Data provided:

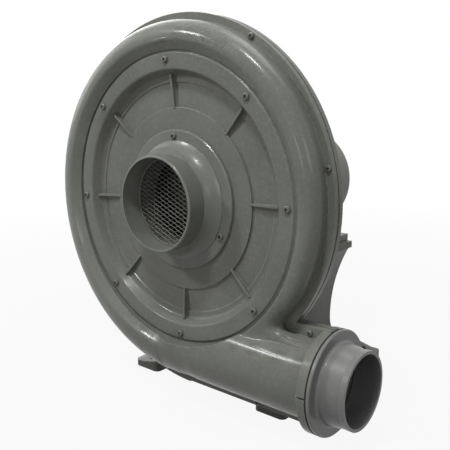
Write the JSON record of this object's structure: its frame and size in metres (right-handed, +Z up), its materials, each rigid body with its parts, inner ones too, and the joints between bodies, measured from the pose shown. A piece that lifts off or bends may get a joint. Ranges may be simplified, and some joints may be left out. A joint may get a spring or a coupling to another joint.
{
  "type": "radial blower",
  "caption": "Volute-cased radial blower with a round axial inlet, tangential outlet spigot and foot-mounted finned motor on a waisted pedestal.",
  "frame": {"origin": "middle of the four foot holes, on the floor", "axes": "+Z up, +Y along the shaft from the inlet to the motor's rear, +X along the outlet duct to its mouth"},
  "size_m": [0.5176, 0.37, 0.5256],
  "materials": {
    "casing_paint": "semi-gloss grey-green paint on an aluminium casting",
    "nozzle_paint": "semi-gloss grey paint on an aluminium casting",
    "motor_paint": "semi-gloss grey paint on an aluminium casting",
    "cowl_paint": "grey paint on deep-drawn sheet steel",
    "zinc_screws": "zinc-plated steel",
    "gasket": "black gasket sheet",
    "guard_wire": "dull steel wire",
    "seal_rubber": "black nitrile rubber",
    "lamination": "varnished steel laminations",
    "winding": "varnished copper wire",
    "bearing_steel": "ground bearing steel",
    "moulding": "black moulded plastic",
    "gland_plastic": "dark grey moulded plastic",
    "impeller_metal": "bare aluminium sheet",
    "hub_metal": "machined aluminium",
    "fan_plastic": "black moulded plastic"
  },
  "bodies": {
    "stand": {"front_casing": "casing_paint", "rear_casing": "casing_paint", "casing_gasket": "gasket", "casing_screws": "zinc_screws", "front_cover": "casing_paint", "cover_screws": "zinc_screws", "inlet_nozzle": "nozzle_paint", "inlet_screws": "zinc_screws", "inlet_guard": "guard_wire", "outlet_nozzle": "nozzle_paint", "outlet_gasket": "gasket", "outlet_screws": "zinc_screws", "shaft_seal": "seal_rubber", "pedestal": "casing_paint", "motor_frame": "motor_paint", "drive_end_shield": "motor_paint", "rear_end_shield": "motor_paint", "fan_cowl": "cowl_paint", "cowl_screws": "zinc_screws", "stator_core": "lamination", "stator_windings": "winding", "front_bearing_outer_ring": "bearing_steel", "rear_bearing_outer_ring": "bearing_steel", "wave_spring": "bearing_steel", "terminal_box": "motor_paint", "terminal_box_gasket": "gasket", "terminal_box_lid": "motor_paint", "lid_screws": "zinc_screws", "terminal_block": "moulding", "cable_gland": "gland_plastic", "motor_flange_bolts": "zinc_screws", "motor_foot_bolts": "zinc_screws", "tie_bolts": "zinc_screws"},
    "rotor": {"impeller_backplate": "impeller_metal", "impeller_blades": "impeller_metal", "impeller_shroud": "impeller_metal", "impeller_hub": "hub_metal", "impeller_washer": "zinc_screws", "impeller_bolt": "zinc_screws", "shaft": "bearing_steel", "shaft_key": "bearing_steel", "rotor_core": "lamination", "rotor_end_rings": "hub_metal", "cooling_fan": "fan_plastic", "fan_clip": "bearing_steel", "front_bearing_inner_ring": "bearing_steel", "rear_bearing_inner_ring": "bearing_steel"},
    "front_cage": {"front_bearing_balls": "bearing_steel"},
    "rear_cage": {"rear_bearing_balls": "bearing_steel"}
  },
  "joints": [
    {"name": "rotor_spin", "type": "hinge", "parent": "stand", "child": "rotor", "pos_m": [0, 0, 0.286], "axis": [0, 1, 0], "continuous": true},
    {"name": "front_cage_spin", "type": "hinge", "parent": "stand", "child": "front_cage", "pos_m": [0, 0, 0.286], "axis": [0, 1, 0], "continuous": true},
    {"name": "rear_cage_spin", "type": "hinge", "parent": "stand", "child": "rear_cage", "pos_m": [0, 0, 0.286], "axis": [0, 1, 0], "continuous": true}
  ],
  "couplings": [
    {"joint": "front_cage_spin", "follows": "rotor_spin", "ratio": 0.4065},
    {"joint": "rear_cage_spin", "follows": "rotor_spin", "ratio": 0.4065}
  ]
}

What the exercise asks: All of the lines above need to be given again exactly.

Worked answer:
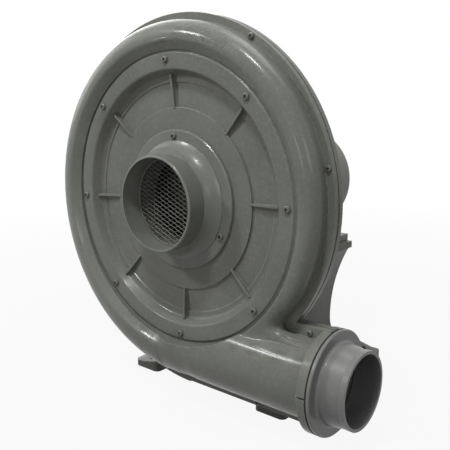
Write the JSON record of this object's structure: its frame and size in metres (right-handed, +Z up), its materials, each rigid body with its parts, inner ones too, and the joints between bodies, measured from the pose shown. A piece that lifts off or bends may get a joint. Ranges may be simplified, and some joints may be left out. A joint may get a spring or a coupling to another joint.
{
  "type": "radial blower",
  "caption": "Volute-cased radial blower with a round axial inlet, tangential outlet spigot and foot-mounted finned motor on a waisted pedestal.",
  "frame": {"origin": "middle of the four foot holes, on the floor", "axes": "+Z up, +Y along the shaft from the inlet to the motor's rear, +X along the outlet duct to its mouth"},
  "size_m": [0.5176, 0.37, 0.5256],
  "materials": {
    "casing_paint": "semi-gloss grey-green paint on an aluminium casting",
    "nozzle_paint": "semi-gloss grey paint on an aluminium casting",
    "motor_paint": "semi-gloss grey paint on an aluminium casting",
    "cowl_paint": "grey paint on deep-drawn sheet steel",
    "zinc_screws": "zinc-plated steel",
    "gasket": "black gasket sheet",
    "guard_wire": "dull steel wire",
    "seal_rubber": "black nitrile rubber",
    "lamination": "varnished steel laminations",
    "winding": "varnished copper wire",
    "bearing_steel": "ground bearing steel",
    "moulding": "black moulded plastic",
    "gland_plastic": "dark grey moulded plastic",
    "impeller_metal": "bare aluminium sheet",
    "hub_metal": "machined aluminium",
    "fan_plastic": "black moulded plastic"
  },
  "bodies": {
    "stand": {"front_casing": "casing_paint", "rear_casing": "casing_paint", "casing_gasket": "gasket", "casing_screws": "zinc_screws", "front_cover": "casing_paint", "cover_screws": "zinc_screws", "inlet_nozzle": "nozzle_paint", "inlet_screws": "zinc_screws", "inlet_guard": "guard_wire", "outlet_nozzle": "nozzle_paint", "outlet_gasket": "gasket", "outlet_screws": "zinc_screws", "shaft_seal": "seal_rubber", "pedestal": "casing_paint", "motor_frame": "motor_paint", "drive_end_shield": "motor_paint", "rear_end_shield": "motor_paint", "fan_cowl": "cowl_paint", "cowl_screws": "zinc_screws", "stator_core": "lamination", "stator_windings": "winding", "front_bearing_outer_ring": "bearing_steel", "rear_bearing_outer_ring": "bearing_steel", "wave_spring": "bearing_steel", "terminal_box": "motor_paint", "terminal_box_gasket": "gasket", "terminal_box_lid": "motor_paint", "lid_screws": "zinc_screws", "terminal_block": "moulding", "cable_gland": "gland_plastic", "motor_flange_bolts": "zinc_screws", "motor_foot_bolts": "zinc_screws", "tie_bolts": "zinc_screws"},
    "rotor": {"impeller_backplate": "impeller_metal", "impeller_blades": "impeller_metal", "impeller_shroud": "impeller_metal", "impeller_hub": "hub_metal", "impeller_washer": "zinc_screws", "impeller_bolt": "zinc_screws", "shaft": "bearing_steel", "shaft_key": "bearing_steel", "rotor_core": "lamination", "rotor_end_rings": "hub_metal", "cooling_fan": "fan_plastic", "fan_clip": "bearing_steel", "front_bearing_inner_ring": "bearing_steel", "rear_bearing_inner_ring": "bearing_steel"},
    "front_cage": {"front_bearing_balls": "bearing_steel"},
    "rear_cage": {"rear_bearing_balls": "bearing_steel"}
  },
  "joints": [
    {"name": "rotor_spin", "type": "hinge", "parent": "stand", "child": "rotor", "pos_m": [0, 0, 0.286], "axis": [0, 1, 0], "continuous": true},
    {"name": "front_cage_spin", "type": "hinge", "parent": "stand", "child": "front_cage", "pos_m": [0, 0, 0.286], "axis": [0, 1, 0], "continuous": true},
    {"name": "rear_cage_spin", "type": "hinge", "parent": "stand", "child": "rear_cage", "pos_m": [0, 0, 0.286], "axis": [0, 1, 0], "continuous": true}
  ],
  "couplings": [
    {"joint": "front_cage_spin", "follows": "rotor_spin", "ratio": 0.4065},
    {"joint": "rear_cage_spin", "follows": "rotor_spin", "ratio": 0.4065}
  ]
}